An editorial for our round will be posted here in some time.
Unfortunately, both AndreySergunin and I are rather busy (we are at different summer camps at the moment) so it'll take some time to write the editorial.
Sorry for the inconvenience.
556A - Case of the Zeros and Ones
If there still exist at least one 0 and at least one 1 in the string then there obviously exists either substring 01 or substring 10 (or both) and we can remove it. The order in which we remove substrings is unimportant: in any case we will make max(#zeros, #ones) such operations. Thus the answer is |#ones - #zeros|.
Time: O(n).
Notice that after pressing the button n times gears return to initial state. So the easiest solution is to simulate the process of pressing the button n times and if at some step the active teeth sequence is 0, 1, ... , n - 1 output "Yes" else "No". But this solution can be improved. For instance, knowing the active tooth of the first gear you can quickly determine how many times pressing the button is necessary, go to that state and check the sequence only once.

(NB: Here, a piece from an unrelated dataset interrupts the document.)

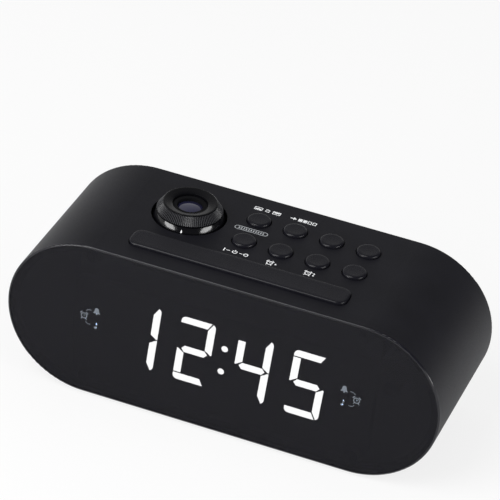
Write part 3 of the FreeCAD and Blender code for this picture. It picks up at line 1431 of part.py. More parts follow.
    # Lens barrel with two keys, and the lens on its seat
    inner = "(Sizes.barrel_radius - Sizes.barrel_wall)"
    seat_bore = f"({inner} - Sizes.lens_shoulder)"
    barrel = turned(
        "lens_barrel",
        [
            (seat_bore, "(-Sizes.barrel_bottom)"),
            ("Sizes.barrel_radius", "(-Sizes.barrel_bottom)"),
            ("Sizes.barrel_radius", "Sizes.barrel_top"),
            (inner, "Sizes.barrel_top"),
            (inner, "Sizes.lens_seat"),
            (seat_bore, "Sizes.lens_seat"),
        ],
        **at,
    )
    key_root = f"({inner} + Sizes.barrel_wall / 2)"
    key_end = "(Sizes.barrel_radius + Sizes.barrel_key_reach)"
    key_half = "Sizes.barrel_key_width / 2"
    for side in (1, -1):
        sketch = level(barrel, z="(-Sizes.barrel_bottom)")
        near, far = (key_root, key_end) if side > 0 else (f"-{key_end}", f"-{key_root}")
        rectangle(sketch, f"-{key_half}", key_half, near, far)
        pad(barrel, sketch, "Sizes.barrel_bottom + Sizes.guide_ceiling")
    keep(barrel, "lens_barrel")
    lens_radius = f"({inner} - Sizes.lens_gap)"
    edge_top = "(Sizes.lens_seat + Sizes.lens_edge)"
    lens = turned(
        "projection_lens",
        [
            ("0", "Sizes.lens_seat"),
            (lens_radius, "Sizes.lens_seat"),
            (lens_radius, edge_top, "arc"),
            ("0", f"{edge_top} + Sizes.lens_crown"),
        ],
        **at,
    )
    keep(lens, "projection_lens")

    # Focus wheel: a ribbed cone, dished on top, recessed below to turn on the neck
    grip = computed("wheel_grip", ribbed_cone())
    place(grip, at["x"], at["y"], f"{BALL_Z} + {top} + Sizes.wheel_lift")
    wheel_low = f"({top} + Sizes.wheel_lift)"
    wheel_top = f"({wheel_low} + Sizes.wheel_height)"
    rim_radius = "(Sizes.wheel_top_radius - Sizes.wheel_rim)"
    recess = "(Sizes.neck_radius + Sizes.wheel_gap)"
    ceiling = f"({neck_top} + Sizes.wheel_gap)"
    over = f"({wheel_top} + Sizes.wheel_rim)"
    under = f"({wheel_low} - Sizes.wheel_rim)"
    hole = turned(
        "wheel_hollow",
        [
            ("0", under),
            (recess, under),
            (recess, ceiling),
            ("Sizes.wheel_bore", ceiling),
            ("Sizes.wheel_bore", f"{wheel_top} - Sizes.wheel_dish"),
            (rim_radius, wheel_top),
            (rim_radius, over),
            ("0", over),
        ],
        **at,
    )
    keep(less("focus_wheel", grip, hole), "focus_wheel")


def ribbed_cone():
    """Cone frustum with straight grip ribs, from its foot at z = 0."""
    count = int(value("Sizes.knurl_count"))
    share = value("Sizes.knurl_depth / Sizes.wheel_base_radius")
    rings = []
    for radius, z in (
        (value("Sizes.wheel_base_radius"), 0.0),
        (value("Sizes.wheel_top_radius"), value("Sizes.wheel_height")),
    ):
        points = []
        for step in range(2 * count):
            reach = radius * (1 - share * (step % 2))
            turn = math.pi * step / count
            points.append(Vector(reach * math.cos(turn), reach * math.sin(turn), z))
        rings.append(points)
    low, high = rings
    faces = [Part.Face(Part.makePolygon(ring + ring[:1])) for ring in rings]
    for step in range(2 * count):
        after = (step + 1) % (2 * count)
        sides = [low[step], low[after], high[after], high[step], low[step]]
        faces.append(Part.Face(Part.makePolygon(sides)))
    return Part.makeSolid(Part.makeShell(faces))


def check_and_export():
    """Stop on any failed object, then write each sub-part to its own file."""
    doc.recompute()
    for thing in doc.Objects:
        if "Invalid" in thing.State or "Error" in thing.State:
            raise SystemExit(f"{thing.Label} failed: {thing.State}")
    labels = [piece.Label for piece in pieces]
    if len(set(labels)) != len(labels):
        raise SystemExit("two sub-parts share a name")
    for piece in pieces:
        if piece.Shape.isNull() or not piece.Shape.isValid() or not piece.Shape.Solids:
            raise SystemExit(f"{piece.Label} has no valid solid")
    os.makedirs("parts", exist_ok=True)
    for piece in pieces:
        piece.Shape.exportStep(f"parts/{piece.Label}.step")
    print(len(pieces), "sub-parts written")


build_case()
build_display()
build_rear()
build_power()
build_keys()
build_projector()
check_and_export()
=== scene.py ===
"""Looks of a projection alarm clock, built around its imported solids.

The scene is in metres in the solids' own frame: X to the viewer's right, Y to the
back and Z up, with the origin in the middle of the clock's footprint. The rows of
buttons, the focus wheel and the marks are written in millimetres, and multiplied by
MM where they are used.
"""

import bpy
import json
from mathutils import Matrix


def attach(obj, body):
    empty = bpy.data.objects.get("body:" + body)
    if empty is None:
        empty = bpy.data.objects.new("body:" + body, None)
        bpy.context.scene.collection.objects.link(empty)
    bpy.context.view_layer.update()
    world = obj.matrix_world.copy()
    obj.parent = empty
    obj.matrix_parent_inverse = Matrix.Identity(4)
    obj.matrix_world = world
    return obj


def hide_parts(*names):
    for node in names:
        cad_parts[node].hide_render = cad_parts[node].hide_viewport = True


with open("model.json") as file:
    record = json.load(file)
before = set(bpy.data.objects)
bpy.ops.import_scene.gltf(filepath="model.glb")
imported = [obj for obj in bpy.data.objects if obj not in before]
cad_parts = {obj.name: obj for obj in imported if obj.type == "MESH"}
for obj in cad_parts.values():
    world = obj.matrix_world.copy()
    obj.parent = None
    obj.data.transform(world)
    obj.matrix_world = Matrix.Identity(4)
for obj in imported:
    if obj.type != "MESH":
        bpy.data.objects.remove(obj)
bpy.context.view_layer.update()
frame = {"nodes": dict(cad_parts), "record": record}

import json
import logging
import math
from contextlib import contextmanager
from dataclasses import dataclass
from enum import Enum
from typing import Callable, Iterator, Sequence

import bpy
from mathutils import Matrix, Vector

log = logging.getLogger("clock")
MM = 0.001
# Name of the mesh attribute that marks the focus wheel's rib crests, where a highlight is painted
# into the colour.
HIGHLIGHT_ATTRIBUTE = "crest"
NEAR = 0.01 * MM
DOUBLE = 0.002 * MM

Colour = tuple[float, float, float]
Point = tuple[float, float]
Outline = tuple[Point, ...]
Test = Callable[[Vector, Vector], bool]
Thing = bpy.types.Object
Socket = bpy.types.NodeSocket
Feed = Socket | float | Sequence[float]


# Working with nodes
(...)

Time: O(n) or O(n2); solutions: 11822751 (O(n)) and 11822759 (O(n2))
Suppose we don't need to disassemble some sequence of dolls. Then no doll can be inserted into no doll from this chain. So we don't need to disassemble a sequence of dolls only if they are consecutive and start from 1. Let the length of this chain be l. Then we will need to get one doll from another n - k - l + 1 times. Now we have a sequence 1 → 2 → ... → l and all other dolls by themselves. n - l + 1 chains in total so we need to put one doll into another n - l times. 2n - k - l + 1 operations in total.
Time: O(n); solution: 11823230.